Auto-Regressive ASR model trained by multiple dataloaders.

Source code in speechain/model/ar_asr.py

class MultiDataLoaderARASR(ARASR):
    """Auto-Regressive ASR model trained by multiple dataloaders."""

    def criterion_init(
        self,
        loss_weights: Dict[str, float] = None,
        ce_loss: Dict = None,
        ctc_loss: Dict = None,
        att_guid_loss: Dict = None,
        **kwargs,
    ):

        # register the weight for each loss if loss_weights is given
        if loss_weights is not None:
            self.loss_weights = dict()
            for loss_name, weight in loss_weights.items():
                assert (
                    isinstance(weight, float) and 0 < weight < 1
                ), f"Your input weight should be a float number in (0, 1), but got loss_weights[{loss_name}]={weight}!"
                self.loss_weights[loss_name] = weight

        def recur_init_loss_by_dict(loss_dict: Dict, loss_class):
            leaf_num = sum(
                [not isinstance(value, Dict) for value in loss_dict.values()]
            )
            # all the items in loss_dict are not Dict mean that the loss function is shared by all the dataloaders
            if leaf_num == len(loss_dict):
                return loss_class(**loss_dict)
            # no item in loss_dict is Dict mean that each dataloader has its own loss function
            else:
                if hasattr(self, "loss_weights"):
                    assert len(loss_dict) == len(
                        self.loss_weights
                    ), "The key number in the xxx_loss should match the one in the loss_weights"

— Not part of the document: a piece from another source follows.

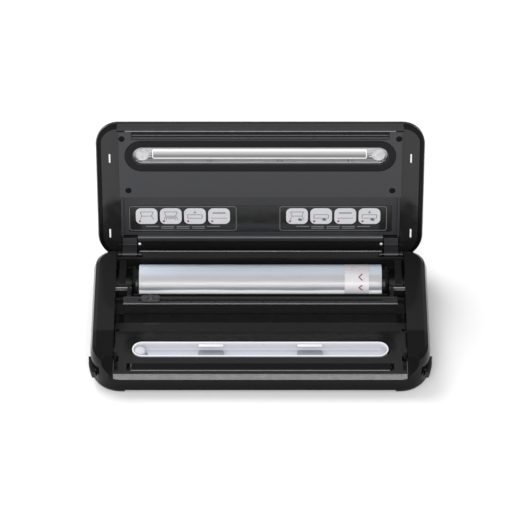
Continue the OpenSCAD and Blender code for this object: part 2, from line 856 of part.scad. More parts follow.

                nested_loss = dict()
                for name, conf in loss_dict.items():
                    if hasattr(self, "loss_weights"):
                        assert (
                            name in self.loss_weights.keys()
                        ), f"The key name {name} doesn't match anyone in the loss_weights!"
                    nested_loss[name] = loss_class(**conf) if conf is not None else None
                return nested_loss

        # cross-entropy will be initialized no matter whether ce_loss is given or not
        self.ce_loss = (
            recur_init_loss_by_dict(ce_loss, CrossEntropy)
            if ce_loss is not None
            else CrossEntropy()
        )

        # only initialize ctc loss if it is given
        if self.ctc_weight > 0:
            if not isinstance(ctc_loss, Dict):
                ctc_loss = {}

            if ctc_loss is not None:
                for key in ctc_loss.keys():
                    if isinstance(ctc_loss[key], bool):
                        ctc_loss[key] = {} if ctc_loss[key] else None
                    if ctc_loss[key] is not None:
                        if self.device != "cpu" and self.tokenizer.ignore_idx != 0:
                            raise RuntimeError(
                                f"For speeding up CTC calculation by CuDNN, "
                                f"please set the blank id to 0 (got {self.tokenizer.ignore_idx})."
                            )
                        ctc_loss[key]["blank"] = self.tokenizer.ignore_idx
            self.ctc_loss = recur_init_loss_by_dict(ctc_loss, CTCLoss)

        # only initialize attention-guidance loss if it is given
        if att_guid_loss is not None:
            assert (
                "encdec" in self.return_att_type
            ), "If you want to enable attention guidance for ASR training, please include 'encdec' in return_att_type."

            # if att_guid_loss is given as True, the default arguments of AttentionGuidance will be used
            if not isinstance(att_guid_loss, Dict):
                assert (
                    isinstance(att_guid_loss, bool) and att_guid_loss
                ), "If you want to use the default setting of AttentionGuidance, please give att_guid_loss as True."

            if isinstance(att_guid_loss, Dict):
                self.att_guid_loss = recur_init_loss_by_dict(
                    att_guid_loss, AttentionGuidance
                )
            # att_guid_loss is True, intialize the default AttentionGuidance criterion
            else:
                self.att_guid_loss = AttentionGuidance()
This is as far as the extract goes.